#### Task statement:
Starting at the line that contains "rod(bore_end, -bedding_recess, bore_r);", reproduce each line exactly up to and including the line that contains "points = [vertex.co". Reproduce nothing else.

--- START Extracted material ---

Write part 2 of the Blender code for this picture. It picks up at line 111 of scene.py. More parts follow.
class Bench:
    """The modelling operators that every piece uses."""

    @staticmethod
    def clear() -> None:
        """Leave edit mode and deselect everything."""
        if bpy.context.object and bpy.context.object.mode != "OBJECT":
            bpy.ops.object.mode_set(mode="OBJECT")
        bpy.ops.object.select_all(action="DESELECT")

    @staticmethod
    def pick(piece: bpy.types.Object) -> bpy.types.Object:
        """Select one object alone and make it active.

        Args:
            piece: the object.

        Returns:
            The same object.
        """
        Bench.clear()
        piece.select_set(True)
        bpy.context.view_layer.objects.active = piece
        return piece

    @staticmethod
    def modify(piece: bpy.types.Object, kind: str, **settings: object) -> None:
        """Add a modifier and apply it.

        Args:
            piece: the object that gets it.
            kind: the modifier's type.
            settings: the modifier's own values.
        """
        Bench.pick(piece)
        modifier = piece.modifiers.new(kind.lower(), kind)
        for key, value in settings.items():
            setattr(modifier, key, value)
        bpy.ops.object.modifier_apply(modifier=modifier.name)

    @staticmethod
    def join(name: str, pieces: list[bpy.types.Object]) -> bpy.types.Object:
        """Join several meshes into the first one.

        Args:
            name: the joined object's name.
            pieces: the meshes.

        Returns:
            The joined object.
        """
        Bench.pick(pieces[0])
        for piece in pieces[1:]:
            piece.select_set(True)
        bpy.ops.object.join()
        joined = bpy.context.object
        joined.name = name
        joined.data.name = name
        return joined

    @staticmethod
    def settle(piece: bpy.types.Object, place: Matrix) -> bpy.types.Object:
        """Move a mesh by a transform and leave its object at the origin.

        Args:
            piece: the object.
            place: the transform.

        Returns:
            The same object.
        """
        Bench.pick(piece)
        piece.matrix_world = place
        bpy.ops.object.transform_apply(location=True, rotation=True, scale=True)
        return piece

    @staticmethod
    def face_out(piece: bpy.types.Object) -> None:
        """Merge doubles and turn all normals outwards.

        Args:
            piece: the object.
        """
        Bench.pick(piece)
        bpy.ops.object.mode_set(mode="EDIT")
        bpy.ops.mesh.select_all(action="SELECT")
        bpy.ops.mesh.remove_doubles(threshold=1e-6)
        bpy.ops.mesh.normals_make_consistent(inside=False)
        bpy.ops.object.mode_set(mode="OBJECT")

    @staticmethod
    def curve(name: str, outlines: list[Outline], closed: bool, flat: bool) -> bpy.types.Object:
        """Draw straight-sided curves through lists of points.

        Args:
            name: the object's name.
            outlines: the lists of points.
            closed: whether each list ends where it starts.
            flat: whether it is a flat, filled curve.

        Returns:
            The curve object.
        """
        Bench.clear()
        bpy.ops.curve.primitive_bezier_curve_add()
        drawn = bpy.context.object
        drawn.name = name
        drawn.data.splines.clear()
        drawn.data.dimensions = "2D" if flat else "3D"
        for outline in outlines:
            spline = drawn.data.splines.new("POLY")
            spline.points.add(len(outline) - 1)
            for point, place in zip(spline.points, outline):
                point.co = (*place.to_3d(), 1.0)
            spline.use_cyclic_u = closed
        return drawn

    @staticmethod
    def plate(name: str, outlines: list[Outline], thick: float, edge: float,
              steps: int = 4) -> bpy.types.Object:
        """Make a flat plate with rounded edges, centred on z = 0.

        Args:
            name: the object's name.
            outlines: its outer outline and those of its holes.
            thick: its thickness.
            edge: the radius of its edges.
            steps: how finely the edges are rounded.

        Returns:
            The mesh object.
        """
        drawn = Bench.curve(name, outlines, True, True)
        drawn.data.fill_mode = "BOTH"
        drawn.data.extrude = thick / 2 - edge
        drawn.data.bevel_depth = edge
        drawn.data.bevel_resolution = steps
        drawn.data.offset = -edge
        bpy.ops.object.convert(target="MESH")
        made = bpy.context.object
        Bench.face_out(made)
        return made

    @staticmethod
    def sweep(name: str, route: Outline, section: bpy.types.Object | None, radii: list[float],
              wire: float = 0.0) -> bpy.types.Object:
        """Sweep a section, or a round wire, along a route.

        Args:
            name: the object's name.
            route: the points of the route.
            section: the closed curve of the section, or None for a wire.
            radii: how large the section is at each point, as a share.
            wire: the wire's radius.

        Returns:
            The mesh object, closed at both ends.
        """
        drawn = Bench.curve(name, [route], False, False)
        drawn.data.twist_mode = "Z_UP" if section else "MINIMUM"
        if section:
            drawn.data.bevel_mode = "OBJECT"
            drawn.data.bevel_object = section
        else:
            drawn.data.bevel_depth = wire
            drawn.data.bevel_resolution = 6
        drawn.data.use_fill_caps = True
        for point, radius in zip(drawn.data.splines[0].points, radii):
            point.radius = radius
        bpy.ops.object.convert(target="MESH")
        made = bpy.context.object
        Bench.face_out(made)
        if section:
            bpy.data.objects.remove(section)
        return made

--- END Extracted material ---
--- START Extracted material ---

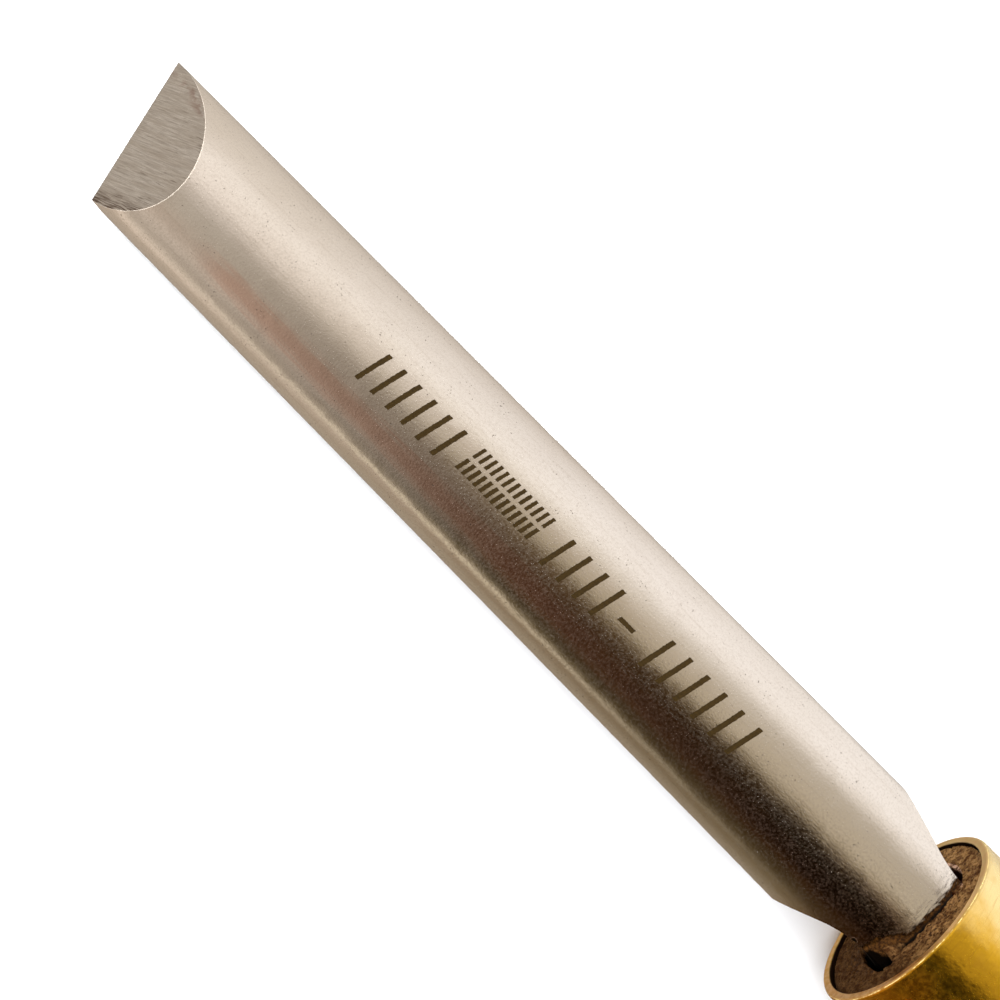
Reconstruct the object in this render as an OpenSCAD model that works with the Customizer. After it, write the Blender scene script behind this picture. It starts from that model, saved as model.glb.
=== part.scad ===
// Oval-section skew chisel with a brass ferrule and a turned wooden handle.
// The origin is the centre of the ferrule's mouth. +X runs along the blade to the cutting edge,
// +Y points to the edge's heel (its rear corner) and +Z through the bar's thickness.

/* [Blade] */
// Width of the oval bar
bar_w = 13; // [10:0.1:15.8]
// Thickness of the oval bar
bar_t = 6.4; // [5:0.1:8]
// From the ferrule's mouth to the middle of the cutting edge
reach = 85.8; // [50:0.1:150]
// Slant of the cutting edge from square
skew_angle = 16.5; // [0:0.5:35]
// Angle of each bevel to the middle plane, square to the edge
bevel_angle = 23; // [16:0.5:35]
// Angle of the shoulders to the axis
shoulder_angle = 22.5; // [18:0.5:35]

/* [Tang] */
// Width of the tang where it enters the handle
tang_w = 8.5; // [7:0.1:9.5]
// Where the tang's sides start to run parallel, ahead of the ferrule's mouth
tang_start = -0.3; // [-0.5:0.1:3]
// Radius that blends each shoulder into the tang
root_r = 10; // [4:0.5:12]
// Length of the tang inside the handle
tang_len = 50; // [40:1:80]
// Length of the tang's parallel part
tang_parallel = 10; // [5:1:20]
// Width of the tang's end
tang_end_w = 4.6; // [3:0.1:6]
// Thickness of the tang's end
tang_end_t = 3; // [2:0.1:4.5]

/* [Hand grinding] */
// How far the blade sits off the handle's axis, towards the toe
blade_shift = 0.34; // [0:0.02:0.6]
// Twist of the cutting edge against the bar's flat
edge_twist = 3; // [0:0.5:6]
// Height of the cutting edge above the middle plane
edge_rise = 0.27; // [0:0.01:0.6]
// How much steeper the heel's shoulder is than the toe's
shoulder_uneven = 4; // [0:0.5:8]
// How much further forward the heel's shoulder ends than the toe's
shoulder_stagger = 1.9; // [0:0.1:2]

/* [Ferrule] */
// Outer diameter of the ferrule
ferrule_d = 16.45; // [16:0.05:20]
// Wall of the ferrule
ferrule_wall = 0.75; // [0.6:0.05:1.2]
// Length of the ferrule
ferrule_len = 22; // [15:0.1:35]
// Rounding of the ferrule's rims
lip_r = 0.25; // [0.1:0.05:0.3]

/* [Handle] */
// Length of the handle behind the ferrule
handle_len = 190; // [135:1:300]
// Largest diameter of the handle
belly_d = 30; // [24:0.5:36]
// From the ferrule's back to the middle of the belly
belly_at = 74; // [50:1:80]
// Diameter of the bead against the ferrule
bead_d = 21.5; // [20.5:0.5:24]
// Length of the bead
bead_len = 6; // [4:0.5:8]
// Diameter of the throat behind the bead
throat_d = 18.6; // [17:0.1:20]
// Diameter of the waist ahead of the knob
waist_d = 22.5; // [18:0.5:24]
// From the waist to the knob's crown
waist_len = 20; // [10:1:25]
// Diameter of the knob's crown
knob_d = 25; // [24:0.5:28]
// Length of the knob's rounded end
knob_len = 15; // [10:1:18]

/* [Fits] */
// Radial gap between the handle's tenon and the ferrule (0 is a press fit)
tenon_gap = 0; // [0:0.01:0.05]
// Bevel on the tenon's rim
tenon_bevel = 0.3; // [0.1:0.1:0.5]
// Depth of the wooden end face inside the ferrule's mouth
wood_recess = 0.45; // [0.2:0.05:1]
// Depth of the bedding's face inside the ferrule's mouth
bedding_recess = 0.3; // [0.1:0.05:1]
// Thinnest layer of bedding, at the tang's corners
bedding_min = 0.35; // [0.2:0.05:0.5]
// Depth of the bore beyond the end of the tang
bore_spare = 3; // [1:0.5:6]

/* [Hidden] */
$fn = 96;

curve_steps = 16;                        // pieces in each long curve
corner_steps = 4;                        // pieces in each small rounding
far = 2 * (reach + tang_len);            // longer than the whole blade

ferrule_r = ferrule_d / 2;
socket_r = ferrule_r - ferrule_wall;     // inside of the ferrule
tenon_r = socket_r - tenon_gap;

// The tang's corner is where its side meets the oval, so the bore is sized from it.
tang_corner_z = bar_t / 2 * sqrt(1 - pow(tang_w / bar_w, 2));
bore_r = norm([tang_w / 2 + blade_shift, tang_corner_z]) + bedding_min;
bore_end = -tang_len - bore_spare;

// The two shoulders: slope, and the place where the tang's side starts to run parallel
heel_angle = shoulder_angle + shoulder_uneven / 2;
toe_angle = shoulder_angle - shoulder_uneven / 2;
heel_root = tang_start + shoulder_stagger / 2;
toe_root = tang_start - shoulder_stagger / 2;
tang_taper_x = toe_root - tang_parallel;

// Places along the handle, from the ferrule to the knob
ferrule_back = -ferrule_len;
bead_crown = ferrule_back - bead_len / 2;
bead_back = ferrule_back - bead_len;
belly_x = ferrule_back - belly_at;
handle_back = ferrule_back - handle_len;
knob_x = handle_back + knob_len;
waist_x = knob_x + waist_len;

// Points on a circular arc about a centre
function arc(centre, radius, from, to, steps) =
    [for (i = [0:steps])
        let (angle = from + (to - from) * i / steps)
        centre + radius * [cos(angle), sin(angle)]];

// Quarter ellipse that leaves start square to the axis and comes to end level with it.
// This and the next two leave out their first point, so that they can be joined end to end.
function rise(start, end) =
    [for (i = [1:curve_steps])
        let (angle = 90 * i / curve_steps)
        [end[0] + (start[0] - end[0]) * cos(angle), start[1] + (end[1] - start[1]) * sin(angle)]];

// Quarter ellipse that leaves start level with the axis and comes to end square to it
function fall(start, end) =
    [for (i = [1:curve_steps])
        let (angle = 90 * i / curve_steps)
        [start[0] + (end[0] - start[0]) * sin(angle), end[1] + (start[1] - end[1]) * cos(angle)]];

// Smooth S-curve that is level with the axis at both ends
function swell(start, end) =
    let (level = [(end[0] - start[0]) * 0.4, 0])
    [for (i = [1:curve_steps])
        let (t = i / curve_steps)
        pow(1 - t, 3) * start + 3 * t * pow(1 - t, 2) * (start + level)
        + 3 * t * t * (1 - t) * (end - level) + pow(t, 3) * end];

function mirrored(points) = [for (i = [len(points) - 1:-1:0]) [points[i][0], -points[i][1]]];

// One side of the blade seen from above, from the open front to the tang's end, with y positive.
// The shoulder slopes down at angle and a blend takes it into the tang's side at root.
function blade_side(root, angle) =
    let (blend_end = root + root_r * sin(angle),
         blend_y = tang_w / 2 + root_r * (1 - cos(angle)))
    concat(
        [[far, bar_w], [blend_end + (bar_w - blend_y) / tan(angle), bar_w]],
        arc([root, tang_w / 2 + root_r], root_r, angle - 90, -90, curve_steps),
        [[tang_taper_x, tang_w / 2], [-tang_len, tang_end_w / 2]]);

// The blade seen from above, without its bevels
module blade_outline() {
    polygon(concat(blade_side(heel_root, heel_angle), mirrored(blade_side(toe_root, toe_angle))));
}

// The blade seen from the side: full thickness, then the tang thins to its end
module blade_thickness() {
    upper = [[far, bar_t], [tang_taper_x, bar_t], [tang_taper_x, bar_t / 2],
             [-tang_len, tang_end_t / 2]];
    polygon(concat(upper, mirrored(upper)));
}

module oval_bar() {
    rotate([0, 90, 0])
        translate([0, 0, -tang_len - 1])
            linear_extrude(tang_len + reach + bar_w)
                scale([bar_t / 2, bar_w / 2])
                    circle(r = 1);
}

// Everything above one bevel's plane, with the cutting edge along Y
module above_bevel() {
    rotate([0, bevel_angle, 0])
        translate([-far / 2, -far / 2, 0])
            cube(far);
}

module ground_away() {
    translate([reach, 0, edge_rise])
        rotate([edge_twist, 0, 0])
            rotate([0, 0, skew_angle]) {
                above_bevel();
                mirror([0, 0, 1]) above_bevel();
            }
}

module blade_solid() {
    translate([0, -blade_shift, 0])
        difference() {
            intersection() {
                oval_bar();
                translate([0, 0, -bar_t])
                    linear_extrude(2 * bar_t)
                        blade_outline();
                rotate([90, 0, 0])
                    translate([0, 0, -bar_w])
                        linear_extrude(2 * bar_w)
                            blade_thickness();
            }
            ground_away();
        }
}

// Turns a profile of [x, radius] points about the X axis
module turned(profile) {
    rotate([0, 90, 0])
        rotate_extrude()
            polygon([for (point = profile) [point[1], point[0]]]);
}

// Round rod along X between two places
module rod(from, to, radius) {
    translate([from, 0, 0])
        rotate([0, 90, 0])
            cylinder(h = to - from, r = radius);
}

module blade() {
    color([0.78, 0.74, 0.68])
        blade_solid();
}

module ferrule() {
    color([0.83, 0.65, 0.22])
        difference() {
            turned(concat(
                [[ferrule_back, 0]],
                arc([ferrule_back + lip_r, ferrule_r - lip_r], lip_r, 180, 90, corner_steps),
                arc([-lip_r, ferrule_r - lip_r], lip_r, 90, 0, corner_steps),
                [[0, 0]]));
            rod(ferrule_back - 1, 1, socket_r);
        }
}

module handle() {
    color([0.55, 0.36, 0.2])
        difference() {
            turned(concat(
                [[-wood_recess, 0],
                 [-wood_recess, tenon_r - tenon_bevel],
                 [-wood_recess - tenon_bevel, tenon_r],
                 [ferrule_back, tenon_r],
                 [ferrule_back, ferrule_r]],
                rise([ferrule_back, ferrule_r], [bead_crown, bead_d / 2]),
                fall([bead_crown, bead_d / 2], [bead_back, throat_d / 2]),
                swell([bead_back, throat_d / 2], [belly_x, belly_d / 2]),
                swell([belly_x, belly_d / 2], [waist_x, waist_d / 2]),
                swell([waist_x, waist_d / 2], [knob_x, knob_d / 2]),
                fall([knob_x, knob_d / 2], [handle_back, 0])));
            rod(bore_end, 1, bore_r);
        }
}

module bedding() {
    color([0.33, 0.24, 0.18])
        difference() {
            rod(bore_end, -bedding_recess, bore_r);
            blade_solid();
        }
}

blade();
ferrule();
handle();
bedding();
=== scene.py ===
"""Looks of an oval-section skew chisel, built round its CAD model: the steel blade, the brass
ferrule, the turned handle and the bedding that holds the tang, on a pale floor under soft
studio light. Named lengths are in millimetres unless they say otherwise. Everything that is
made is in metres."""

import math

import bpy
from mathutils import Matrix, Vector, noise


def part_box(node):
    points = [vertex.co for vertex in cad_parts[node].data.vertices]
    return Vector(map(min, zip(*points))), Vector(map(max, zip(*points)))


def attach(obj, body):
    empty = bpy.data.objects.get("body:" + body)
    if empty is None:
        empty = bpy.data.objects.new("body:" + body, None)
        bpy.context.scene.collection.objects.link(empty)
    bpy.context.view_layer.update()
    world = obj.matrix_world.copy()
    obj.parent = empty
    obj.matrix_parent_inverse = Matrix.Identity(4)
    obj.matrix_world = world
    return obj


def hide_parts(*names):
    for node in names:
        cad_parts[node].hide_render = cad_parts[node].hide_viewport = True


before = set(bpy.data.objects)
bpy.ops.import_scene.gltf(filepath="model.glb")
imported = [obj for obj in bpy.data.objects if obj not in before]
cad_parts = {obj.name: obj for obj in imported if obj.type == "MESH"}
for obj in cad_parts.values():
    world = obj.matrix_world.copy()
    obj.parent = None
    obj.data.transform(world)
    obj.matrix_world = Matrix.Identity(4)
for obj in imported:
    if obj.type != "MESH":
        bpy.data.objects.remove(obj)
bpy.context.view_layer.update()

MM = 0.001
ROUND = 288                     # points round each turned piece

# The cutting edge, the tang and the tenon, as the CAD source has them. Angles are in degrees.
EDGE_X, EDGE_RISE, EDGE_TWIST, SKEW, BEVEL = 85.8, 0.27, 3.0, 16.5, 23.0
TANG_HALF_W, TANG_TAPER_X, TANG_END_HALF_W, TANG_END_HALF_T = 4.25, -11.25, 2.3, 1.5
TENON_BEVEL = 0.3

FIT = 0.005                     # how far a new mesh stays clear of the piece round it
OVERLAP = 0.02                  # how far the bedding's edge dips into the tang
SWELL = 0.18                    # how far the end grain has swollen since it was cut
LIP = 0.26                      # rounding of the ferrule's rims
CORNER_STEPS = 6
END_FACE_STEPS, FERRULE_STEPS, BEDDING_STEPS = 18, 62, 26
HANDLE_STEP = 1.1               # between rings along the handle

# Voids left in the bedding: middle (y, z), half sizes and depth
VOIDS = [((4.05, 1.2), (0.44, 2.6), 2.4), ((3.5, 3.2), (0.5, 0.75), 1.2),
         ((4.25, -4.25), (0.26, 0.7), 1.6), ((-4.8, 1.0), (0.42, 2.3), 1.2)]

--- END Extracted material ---

#### In response:
            rod(bore_end, -bedding_recess, bore_r);
            blade_solid();
        }
}

blade();
ferrule();
handle();
bedding();
=== scene.py ===
"""Looks of an oval-section skew chisel, built round its CAD model: the steel blade, the brass
ferrule, the turned handle and the bedding that holds the tang, on a pale floor under soft
studio light. Named lengths are in millimetres unless they say otherwise. Everything that is
made is in metres."""

import math

import bpy
from mathutils import Matrix, Vector, noise


def part_box(node):
    points = [vertex.co for vertex in cad_parts[node].data.vertices]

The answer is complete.